Provided material:

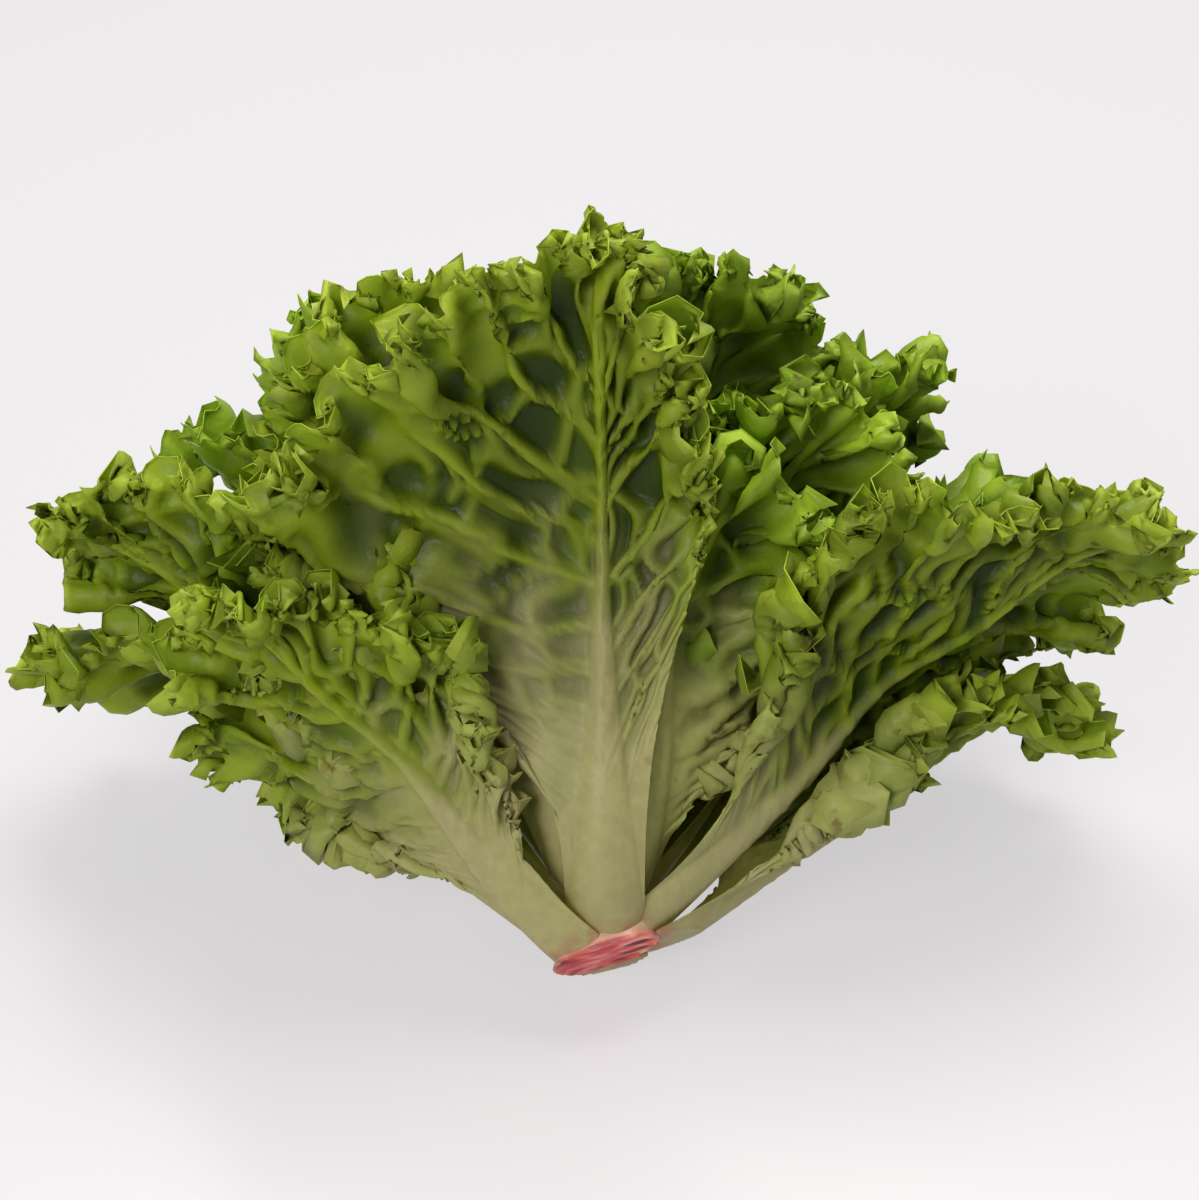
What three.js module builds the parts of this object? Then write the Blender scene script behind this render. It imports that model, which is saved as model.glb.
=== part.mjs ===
// A head of lollo bionda lettuce, cut from its root and lying on its side on a flat surface.
// Units are millimetres, +Z is up, and the surface that the head lies on is z = 0.
// The origin is the middle of the head's footprint, on that surface.
//
// The head is one cut stump and a rosette of separate leaves, nested like cones: each leaf lies on a
// shell of its own. Shell 1 is the outside of the head and shell 0 its axis, so leaves on different
// shells never touch. A leaf is a slab, bent onto its shell.

import * as THREE from "three";

const DEG = Math.PI / 180;

// How the head lies: its axis rises from the cut stump at this angle, leaning away from -Y.
const AXIS_TILT = 35 * DEG;

// The cut stump: the short stem that carries the leaves, with the slanting face of the cut below.
const CUT_RADIUS = 13;
const CUT_HEIGHT = 7.5; // from the outer shell's apex to the middle of the cut, along the axis
const CUT_SLANT = 0.3; // rise of the cut from left to right, per millimetre
const STUMP_TOP = 60; // where the stem ends, inside the heart
const STUMP_GAP = 0.5; // clearance between the stem and each leaf

// The shells: angle from the axis to the outer one, near the stump and further out.
const SPREAD_BASE = 60 * DEG;
const SPREAD_SIDE = 60 * DEG;
const SPREAD_UPPER = 37 * DEG;
const SPREAD_LOWER = 33 * DEG;
const SPREAD_FROM = 14; // distances from the apex over which the base angle gives way
const SPREAD_TO = 75;
const CURL = 8 * DEG; // how far the top of the head turns outwards, on its upper side
const CURL_FROM = 95; // distances from the apex over which it does
const CURL_TO = 175;
const SHELL_RISE = 36; // how far up the stem the innermost shell's apex sits
const INNERMOST = 0.1; // the shell of the last heart leaf

// The leaves' common shape.
const PETIOLE_HALF_WIDTH = 10.5; // of the outermost leaf; a leaf further in is narrower and thinner at its foot
const HEART_PETIOLE = 0.35; // the innermost leaf's share of that
const FLARE_FROM = 0.12; // shares of the leaf's length over which it widens into the blade
const FLARE_TO = 0.78;
const TIP_NARROWING = 0.2; // how much narrower than the widest place the tip edge is
const TIP_ROUNDING = 0.26; // how far the tip edge's corners fall back, as a share of the length
const BLADE_THICKNESS = 1.3;
const RIB_THICKNESS = 2.9; // the rib's own height, on top of the blade, where the leaf leaves the stem
const WAVE_HEIGHT = 4; // the slow waves of the rim
const WAVE_COUNT = 3.5; // waves up one side of a leaf
const WRAP_LIMIT = 0.4; // least sine of a shell's angle that a leaf is rolled to, so heart leaves crumple instead
const SEGMENTS_ACROSS = 8;
const SEGMENTS_ALONG = 9;

// The leaves, from the outside in. az is the way the leaf points, in degrees round the axis:
// 0 is up and forwards, 90 is right and 180 is down, on the surface. length runs from the shell's
// apex to the tip, and left and right are the half-widths on either side of the rib.
const LEAVES = [
  { name: "outer_leaf_1", az: 180, length: 156, left: 66, right: 66 },
  { name: "outer_leaf_2", az: -57, length: 134, left: 56, right: 28 },
  { name: "outer_leaf_3", az: 106, length: 148, left: 50, right: 56 },
  { name: "outer_leaf_4", az: -101, length: 172, left: 60, right: 56 },
  { name: "outer_leaf_5", az: -1, length: 178, left: 74, right: 24 },
  { name: "outer_leaf_6", az: 76, length: 172, left: 54, right: 66 },
  { name: "outer_leaf_7", az: -78, length: 170, left: 62, right: 56 },
  { name: "outer_leaf_8", az: 148, length: 168, left: 62, right: 64 },
  { name: "outer_leaf_9", az: -28, length: 168, left: 56, right: 56 },
  { name: "middle_leaf_1", az: -157, length: 166, left: 62, right: 60 },
  { name: "middle_leaf_2", az: 29, length: 120, left: 34, right: 38 },
  { name: "middle_leaf_3", az: 113, length: 172, left: 58, right: 58 },
  { name: "middle_leaf_4", az: -101, length: 174, left: 58, right: 60 },
  { name: "middle_leaf_5", az: 52, length: 138, left: 46, right: 48 },
  { name: "middle_leaf_6", az: 168, length: 164, left: 60, right: 60 },
  { name: "middle_leaf_7", az: -57, length: 162, left: 62, right: 56 },
  { name: "middle_leaf_8", az: 88, length: 164, left: 52, right: 62 },
  { name: "middle_leaf_9", az: -140, length: 158, left: 56, right: 58 },
  { name: "middle_leaf_10", az: 30, length: 156, left: 64, right: 68 },
  { name: "middle_leaf_11", az: 136, length: 158, left: 54, right: 56 },
  { name: "middle_leaf_12", az: -88, length: 156, left: 56, right: 54 },
  { name: "heart_leaf_1", az: 60, length: 148, left: 54, right: 56 },
  { name: "heart_leaf_2", az: -170, length: 144, left: 48, right: 48 },
  { name: "heart_leaf_3", az: -30, length: 134, left: 48, right: 48 },
  { name: "heart_leaf_4", az: 102, length: 136, left: 42, right: 42 },
  { name: "heart_leaf_5", az: -115, length: 128, left: 38, right: 38 },
  { name: "heart_leaf_6", az: 10, length: 118, left: 32, right: 32 },
  { name: "heart_leaf_7", az: 150, length: 104, left: 26, right: 26 },
];

const COLOURS = { outer: 0x6f8a2a, middle: 0x7f9a34, heart: 0xa3b455, stump: 0xc2735f };

const smooth = (from, to, x) => THREE.MathUtils.smoothstep(x, from, to);

// The angle from the axis to the outer shell, far from the stump, in the direction az.
function spread(az) {
  const end = Math.cos(az) > 0 ? SPREAD_UPPER : SPREAD_LOWER;
  return SPREAD_SIDE + (end - SPREAD_SIDE) * Math.cos(az) ** 2;
}

// The angle from the axis to shell f, at distance r from its apex.
function shellAngle(f, r, az) {
  const curl = CURL * smooth(CURL_FROM, CURL_TO, r) * (0.5 + 0.5 * Math.cos(az));
  return f * (THREE.MathUtils.lerp(SPREAD_BASE, spread(az), smooth(SPREAD_FROM, SPREAD_TO, r)) + curl);
}

// The head's own frame: its axis is +Z and az 0 is -Y. Returns the distance out from the axis and up it.
function profile(f, r, angle) {
  return { out: r * Math.sin(angle), up: SHELL_RISE * (1 - f) + r * Math.cos(angle) };
}

const stumpRadius = (up) => {
  const share = THREE.MathUtils.clamp((up - CUT_HEIGHT) / (STUMP_TOP - CUT_HEIGHT), 0, 1);
  return 2 + (CUT_RADIUS - 2) * (1 - share) ** 1.4;
};

// The stem with the slanting cut across its foot.
function makeStump() {
  const rings = 7;
  const points = [new THREE.Vector2(0, CUT_HEIGHT)];
  for (let i = 0; i <= rings; i++) {
    const up = THREE.MathUtils.lerp(CUT_HEIGHT, STUMP_TOP, i / rings);
    points.push(new THREE.Vector2(stumpRadius(up), up));
  }
  points.push(new THREE.Vector2(0, STUMP_TOP));
  const stump = new THREE.LatheGeometry(points, 20).rotateX(90 * DEG);
  const p = stump.attributes.position;
  for (let i = 0; i < p.count; i++) {
    const fade = 1 - smooth(CUT_HEIGHT, STUMP_TOP, p.getZ(i));
    p.setZ(i, p.getZ(i) + CUT_SLANT * p.getX(i) * fade);
  }
  return stump;
}

const petioleShare = (f) => THREE.MathUtils.lerp(HEART_PETIOLE, 1, f);

// Where on its shell a leaf leaves the stem: clear of the stem's side and above the cut.
function leafStart(f, az) {
  const cut = CUT_HEIGHT + CUT_SLANT * CUT_RADIUS * Math.sin(az);
  const reach = (BLADE_THICKNESS + RIB_THICKNESS * petioleShare(f)) / 2 + STUMP_GAP;
  let r = 2;
  for (; r < STUMP_TOP; r += 0.1) {
    const angle = shellAngle(f, r, az);
    const { out, up } = profile(f, r, angle);
    if (out - reach * Math.cos(angle) > stumpRadius(up) && up - reach * Math.sin(angle) > cut) break;
  }
  return r;
}

// One leaf: a slab in the flat leaf's own coordinates, bent onto shell f.
function makeLeaf(leaf, f) {
  const az = leaf.az * DEG;
  const start = leafStart(f, az);
  const slab = new THREE.BoxGeometry(2, 1, 1, SEGMENTS_ACROSS, SEGMENTS_ALONG, 1);
  const p = slab.attributes.position;
  for (let i = 0; i < p.count; i++) {
    const w = p.getX(i); // -1 at the left rim, 1 at the right
    const t = p.getY(i) + 0.5; // 0 at the stem, 1 at the tip
    const side = p.getZ(i); // -0.5 on the inner face, 0.5 on the outer

    // The flat leaf: x across it, and y along the rib from the shell's apex.
    const widest = w < 0 ? leaf.left : leaf.right;
    const narrowing = 1 - TIP_NARROWING * smooth(FLARE_TO, 1, t);
    const foot = PETIOLE_HALF_WIDTH * petioleShare(f);
    const half = THREE.MathUtils.lerp(foot, widest, smooth(FLARE_FROM, FLARE_TO, t));
    const x = w * half * narrowing;
    const y = start + (leaf.length - start) * t * (1 - TIP_ROUNDING * w * w * t * t);

    // Rolled onto its shell, it keeps its distances from the apex and along each ring.
    const r = Math.hypot(x, y);
    const middle = shellAngle(f, r, az);
    const round = az + Math.atan2(x, y) / Math.max(Math.sin(middle), WRAP_LIMIT);
    const wave = WAVE_HEIGHT * f * w * w * smooth(0.3, 1, t) * Math.sin(2 * Math.PI * WAVE_COUNT * t + leaf.az);
    const angle = shellAngle(f, r, round) + wave / r;

    // Thickness, square to the shell.
    const rib = RIB_THICKNESS * petioleShare(f) * (1 - t) ** 1.6 * (1 - w * w);
    const off = side * (BLADE_THICKNESS + rib);
    const { out, up } = profile(f, r, angle);
    const o = out + off * Math.cos(angle);
    p.setXYZ(i, o * Math.sin(round), -o * Math.cos(round), up - off * Math.sin(angle));
  }
  return slab;
}

const matte = (color) => new THREE.MeshStandardMaterial({ color, roughness: 0.6, metalness: 0 });

const head = new THREE.Group();
head.rotation.x = AXIS_TILT - 90 * DEG;

const stump = new THREE.Mesh(makeStump(), matte(COLOURS.stump));
stump.name = "stump";
head.add(stump);

LEAVES.forEach((leaf, i) => {
  const f = THREE.MathUtils.lerp(1, INNERMOST, i / (LEAVES.length - 1));
  const mesh = new THREE.Mesh(makeLeaf(leaf, f), matte(COLOURS[leaf.name.split("_")[0]]));
  mesh.name = leaf.name;
  head.add(mesh);
});

// The origin goes to the middle of the footprint, at the height of the lowest point.
const lettuce = new THREE.Group();
lettuce.add(head);
lettuce.updateMatrixWorld(true);
const box = new THREE.Box3().setFromObject(lettuce, true);
const centre = box.getCenter(new THREE.Vector3());
head.position.set(-centre.x, -centre.y, -box.min.z);

export default lettuce;
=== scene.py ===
"""A head of lollo bionda lettuce, cut from its root and lying on its side.

Lengths are in millimetres until make_mesh turns them into metres. The head's own frame has its axis
along +Z, from the cut stump up, and azimuth 0 towards -Y. The leaves lie on nested shells, as the
frame's solids do: shell 1 is the outside of the head and shell 0 its axis.
"""

import bpy
import numpy as np
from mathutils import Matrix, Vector


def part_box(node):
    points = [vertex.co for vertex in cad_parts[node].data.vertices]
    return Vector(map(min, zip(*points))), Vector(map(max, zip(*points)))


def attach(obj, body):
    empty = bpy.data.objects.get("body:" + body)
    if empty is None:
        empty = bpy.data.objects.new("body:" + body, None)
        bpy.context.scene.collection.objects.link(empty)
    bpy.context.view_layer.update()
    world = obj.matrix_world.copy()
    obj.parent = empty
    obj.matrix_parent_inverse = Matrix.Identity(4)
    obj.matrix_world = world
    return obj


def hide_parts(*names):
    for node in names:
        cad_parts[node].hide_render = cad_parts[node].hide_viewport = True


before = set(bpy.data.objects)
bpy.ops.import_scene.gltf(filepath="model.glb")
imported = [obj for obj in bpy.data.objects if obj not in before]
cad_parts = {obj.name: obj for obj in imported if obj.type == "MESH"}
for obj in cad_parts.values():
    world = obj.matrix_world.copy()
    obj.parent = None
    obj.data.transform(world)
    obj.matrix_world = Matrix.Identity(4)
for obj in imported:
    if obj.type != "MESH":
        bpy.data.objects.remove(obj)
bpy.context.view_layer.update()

MM = 0.001
DEG = np.pi / 180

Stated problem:
The lines to quote run from the one containing "LEAVES.forEach((leaf, i) =>" to the one containing "bpy.data.objects.remove(obj)". Quote them exactly, with both of those lines, and nothing else.

Written response:
LEAVES.forEach((leaf, i) => {
  const f = THREE.MathUtils.lerp(1, INNERMOST, i / (LEAVES.length - 1));
  const mesh = new THREE.Mesh(makeLeaf(leaf, f), matte(COLOURS[leaf.name.split("_")[0]]));
  mesh.name = leaf.name;
  head.add(mesh);
});

// The origin goes to the middle of the footprint, at the height of the lowest point.
const lettuce = new THREE.Group();
lettuce.add(head);
lettuce.updateMatrixWorld(true);
const box = new THREE.Box3().setFromObject(lettuce, true);
const centre = box.getCenter(new THREE.Vector3());
head.position.set(-centre.x, -centre.y, -box.min.z);

export default lettuce;
=== scene.py ===
"""A head of lollo bionda lettuce, cut from its root and lying on its side.

Lengths are in millimetres until make_mesh turns them into metres. The head's own frame has its axis
along +Z, from the cut stump up, and azimuth 0 towards -Y. The leaves lie on nested shells, as the
frame's solids do: shell 1 is the outside of the head and shell 0 its axis.
"""

import bpy
import numpy as np
from mathutils import Matrix, Vector


def part_box(node):
    points = [vertex.co for vertex in cad_parts[node].data.vertices]
    return Vector(map(min, zip(*points))), Vector(map(max, zip(*points)))


def attach(obj, body):
    empty = bpy.data.objects.get("body:" + body)
    if empty is None:
        empty = bpy.data.objects.new("body:" + body, None)
        bpy.context.scene.collection.objects.link(empty)
    bpy.context.view_layer.update()
    world = obj.matrix_world.copy()
    obj.parent = empty
    obj.matrix_parent_inverse = Matrix.Identity(4)
    obj.matrix_world = world
    return obj


def hide_parts(*names):
    for node in names:
        cad_parts[node].hide_render = cad_parts[node].hide_viewport = True


before = set(bpy.data.objects)
bpy.ops.import_scene.gltf(filepath="model.glb")
imported = [obj for obj in bpy.data.objects if obj not in before]
cad_parts = {obj.name: obj for obj in imported if obj.type == "MESH"}
for obj in cad_parts.values():
    world = obj.matrix_world.copy()
    obj.parent = None
    obj.data.transform(world)
    obj.matrix_world = Matrix.Identity(4)
for obj in imported:
    if obj.type != "MESH":
        bpy.data.objects.remove(obj)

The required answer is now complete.